WHAT IS REQUIRED -
Give back the full material, exactly as it reads.

STORED DATA -
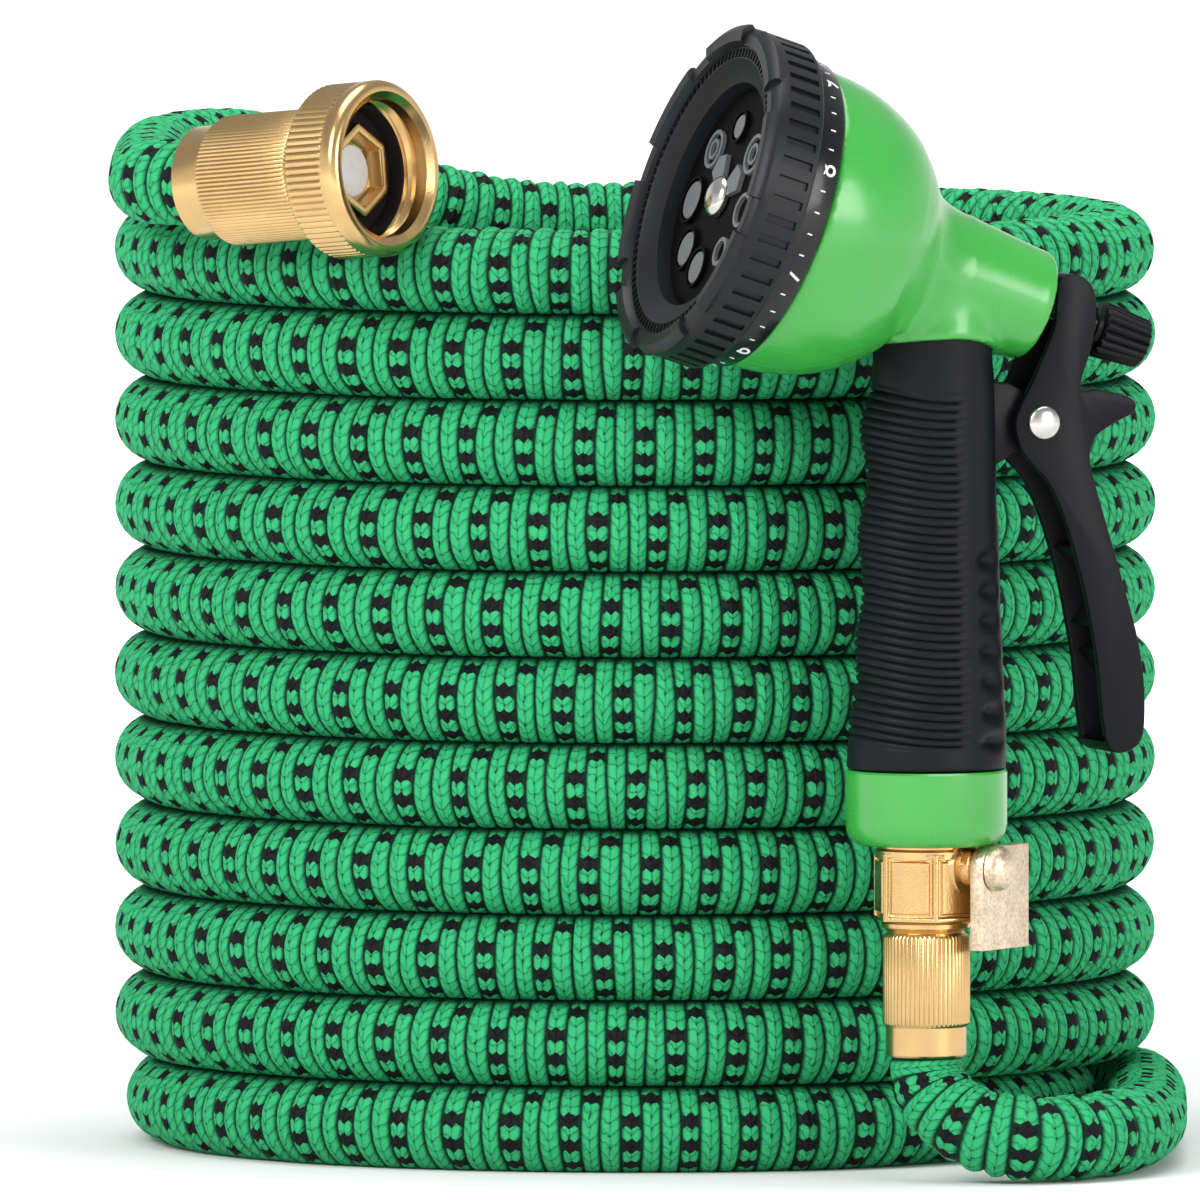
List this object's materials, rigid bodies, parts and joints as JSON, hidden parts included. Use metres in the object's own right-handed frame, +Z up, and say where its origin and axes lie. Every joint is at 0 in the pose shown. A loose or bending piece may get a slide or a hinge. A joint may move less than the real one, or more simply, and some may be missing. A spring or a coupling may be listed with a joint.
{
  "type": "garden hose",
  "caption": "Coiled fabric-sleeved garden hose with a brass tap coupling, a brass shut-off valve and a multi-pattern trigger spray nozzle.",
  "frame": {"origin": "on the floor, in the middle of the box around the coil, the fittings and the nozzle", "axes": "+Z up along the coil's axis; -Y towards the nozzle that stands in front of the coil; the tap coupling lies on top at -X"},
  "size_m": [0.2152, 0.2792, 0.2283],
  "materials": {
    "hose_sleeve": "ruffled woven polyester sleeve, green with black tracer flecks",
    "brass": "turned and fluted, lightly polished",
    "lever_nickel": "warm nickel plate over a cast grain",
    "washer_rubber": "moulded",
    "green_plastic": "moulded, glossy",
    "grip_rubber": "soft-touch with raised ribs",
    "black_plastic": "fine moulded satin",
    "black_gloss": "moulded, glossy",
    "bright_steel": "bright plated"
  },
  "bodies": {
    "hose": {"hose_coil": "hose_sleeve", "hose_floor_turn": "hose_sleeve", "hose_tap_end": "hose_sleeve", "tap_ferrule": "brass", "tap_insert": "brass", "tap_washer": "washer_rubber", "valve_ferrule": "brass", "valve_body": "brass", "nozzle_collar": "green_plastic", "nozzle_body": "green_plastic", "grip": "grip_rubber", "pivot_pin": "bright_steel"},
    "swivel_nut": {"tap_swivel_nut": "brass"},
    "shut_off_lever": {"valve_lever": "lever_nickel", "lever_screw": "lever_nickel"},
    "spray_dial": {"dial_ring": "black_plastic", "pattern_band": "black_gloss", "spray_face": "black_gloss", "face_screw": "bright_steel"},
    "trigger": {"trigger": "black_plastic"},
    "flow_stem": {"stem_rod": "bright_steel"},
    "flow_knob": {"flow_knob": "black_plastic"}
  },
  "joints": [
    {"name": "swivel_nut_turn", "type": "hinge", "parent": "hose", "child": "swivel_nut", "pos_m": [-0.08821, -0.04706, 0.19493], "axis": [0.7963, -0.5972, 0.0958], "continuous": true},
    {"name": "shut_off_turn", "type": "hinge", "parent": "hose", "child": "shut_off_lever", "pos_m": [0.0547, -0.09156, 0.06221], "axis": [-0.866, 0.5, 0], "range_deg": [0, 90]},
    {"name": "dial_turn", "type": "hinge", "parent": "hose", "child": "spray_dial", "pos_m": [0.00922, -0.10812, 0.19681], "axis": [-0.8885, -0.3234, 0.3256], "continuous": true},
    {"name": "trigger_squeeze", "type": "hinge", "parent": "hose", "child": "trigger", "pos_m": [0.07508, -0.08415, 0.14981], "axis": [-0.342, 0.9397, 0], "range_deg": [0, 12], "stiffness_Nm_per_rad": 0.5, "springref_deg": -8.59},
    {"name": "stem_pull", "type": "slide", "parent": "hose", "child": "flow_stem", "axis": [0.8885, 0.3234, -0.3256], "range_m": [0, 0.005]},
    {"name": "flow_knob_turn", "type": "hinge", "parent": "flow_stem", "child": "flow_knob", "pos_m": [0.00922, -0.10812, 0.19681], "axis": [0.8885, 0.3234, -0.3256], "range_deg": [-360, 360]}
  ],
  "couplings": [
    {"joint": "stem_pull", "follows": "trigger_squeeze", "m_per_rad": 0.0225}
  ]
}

THE ANSWER -
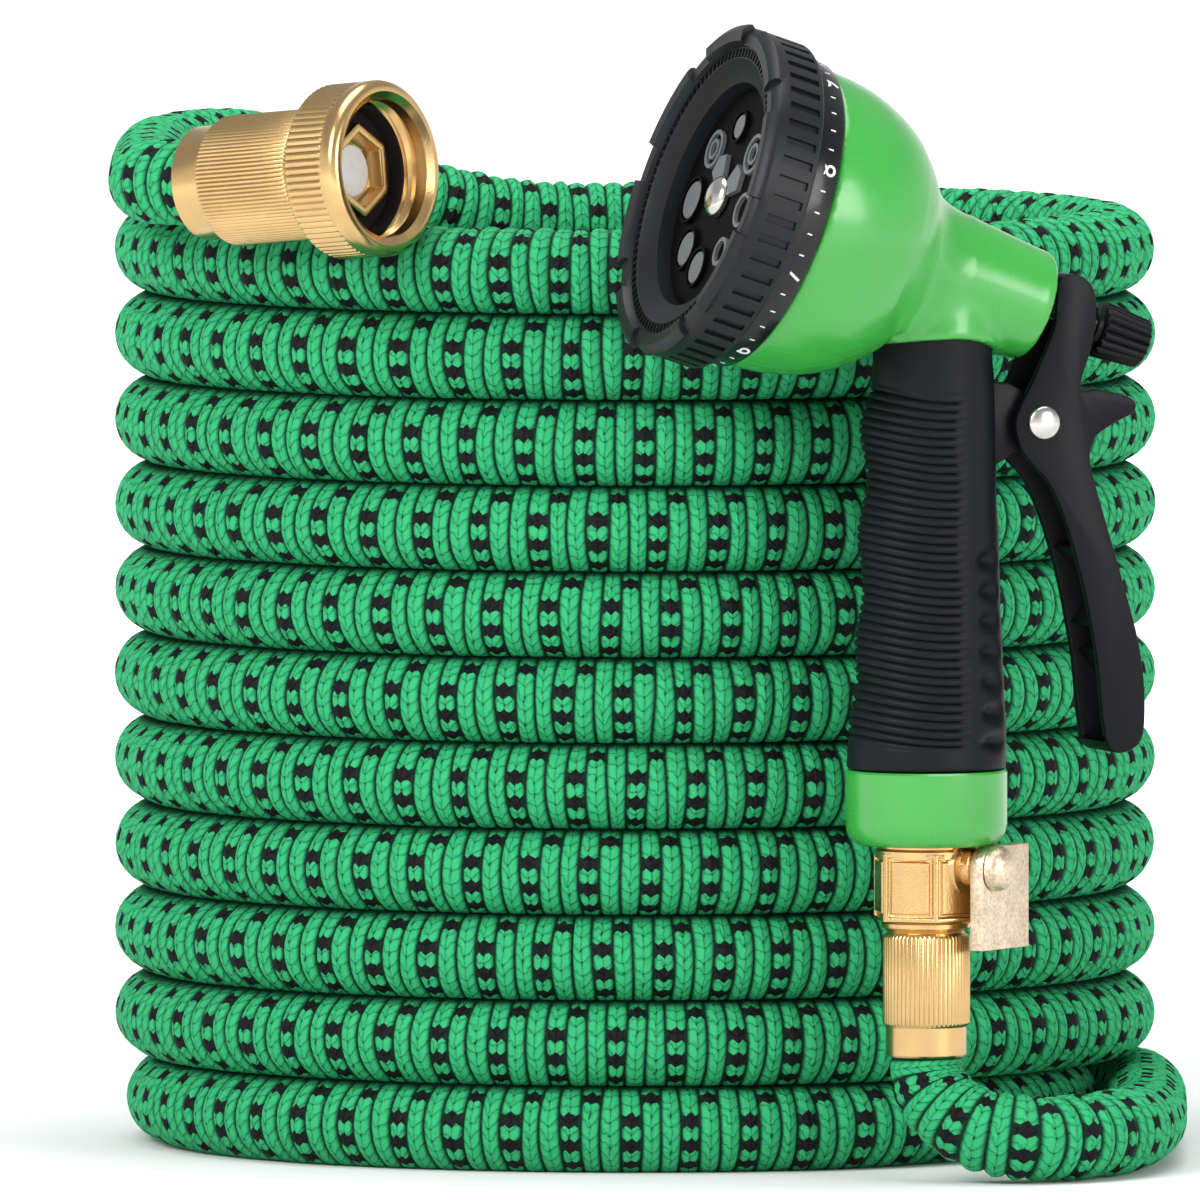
List this object's materials, rigid bodies, parts and joints as JSON, hidden parts included. Use metres in the object's own right-handed frame, +Z up, and say where its origin and axes lie. Every joint is at 0 in the pose shown. A loose or bending piece may get a slide or a hinge. A joint may move less than the real one, or more simply, and some may be missing. A spring or a coupling may be listed with a joint.
{
  "type": "garden hose",
  "caption": "Coiled fabric-sleeved garden hose with a brass tap coupling, a brass shut-off valve and a multi-pattern trigger spray nozzle.",
  "frame": {"origin": "on the floor, in the middle of the box around the coil, the fittings and the nozzle", "axes": "+Z up along the coil's axis; -Y towards the nozzle that stands in front of the coil; the tap coupling lies on top at -X"},
  "size_m": [0.2152, 0.2792, 0.2283],
  "materials": {
    "hose_sleeve": "ruffled woven polyester sleeve, green with black tracer flecks",
    "brass": "turned and fluted, lightly polished",
    "lever_nickel": "warm nickel plate over a cast grain",
    "washer_rubber": "moulded",
    "green_plastic": "moulded, glossy",
    "grip_rubber": "soft-touch with raised ribs",
    "black_plastic": "fine moulded satin",
    "black_gloss": "moulded, glossy",
    "bright_steel": "bright plated"
  },
  "bodies": {
    "hose": {"hose_coil": "hose_sleeve", "hose_floor_turn": "hose_sleeve", "hose_tap_end": "hose_sleeve", "tap_ferrule": "brass", "tap_insert": "brass", "tap_washer": "washer_rubber", "valve_ferrule": "brass", "valve_body": "brass", "nozzle_collar": "green_plastic", "nozzle_body": "green_plastic", "grip": "grip_rubber", "pivot_pin": "bright_steel"},
    "swivel_nut": {"tap_swivel_nut": "brass"},
    "shut_off_lever": {"valve_lever": "lever_nickel", "lever_screw": "lever_nickel"},
    "spray_dial": {"dial_ring": "black_plastic", "pattern_band": "black_gloss", "spray_face": "black_gloss", "face_screw": "bright_steel"},
    "trigger": {"trigger": "black_plastic"},
    "flow_stem": {"stem_rod": "bright_steel"},
    "flow_knob": {"flow_knob": "black_plastic"}
  },
  "joints": [
    {"name": "swivel_nut_turn", "type": "hinge", "parent": "hose", "child": "swivel_nut", "pos_m": [-0.08821, -0.04706, 0.19493], "axis": [0.7963, -0.5972, 0.0958], "continuous": true},
    {"name": "shut_off_turn", "type": "hinge", "parent": "hose", "child": "shut_off_lever", "pos_m": [0.0547, -0.09156, 0.06221], "axis": [-0.866, 0.5, 0], "range_deg": [0, 90]},
    {"name": "dial_turn", "type": "hinge", "parent": "hose", "child": "spray_dial", "pos_m": [0.00922, -0.10812, 0.19681], "axis": [-0.8885, -0.3234, 0.3256], "continuous": true},
    {"name": "trigger_squeeze", "type": "hinge", "parent": "hose", "child": "trigger", "pos_m": [0.07508, -0.08415, 0.14981], "axis": [-0.342, 0.9397, 0], "range_deg": [0, 12], "stiffness_Nm_per_rad": 0.5, "springref_deg": -8.59},
    {"name": "stem_pull", "type": "slide", "parent": "hose", "child": "flow_stem", "axis": [0.8885, 0.3234, -0.3256], "range_m": [0, 0.005]},
    {"name": "flow_knob_turn", "type": "hinge", "parent": "flow_stem", "child": "flow_knob", "pos_m": [0.00922, -0.10812, 0.19681], "axis": [0.8885, 0.3234, -0.3256], "range_deg": [-360, 360]}
  ],
  "couplings": [
    {"joint": "stem_pull", "follows": "trigger_squeeze", "m_per_rad": 0.0225}
  ]
}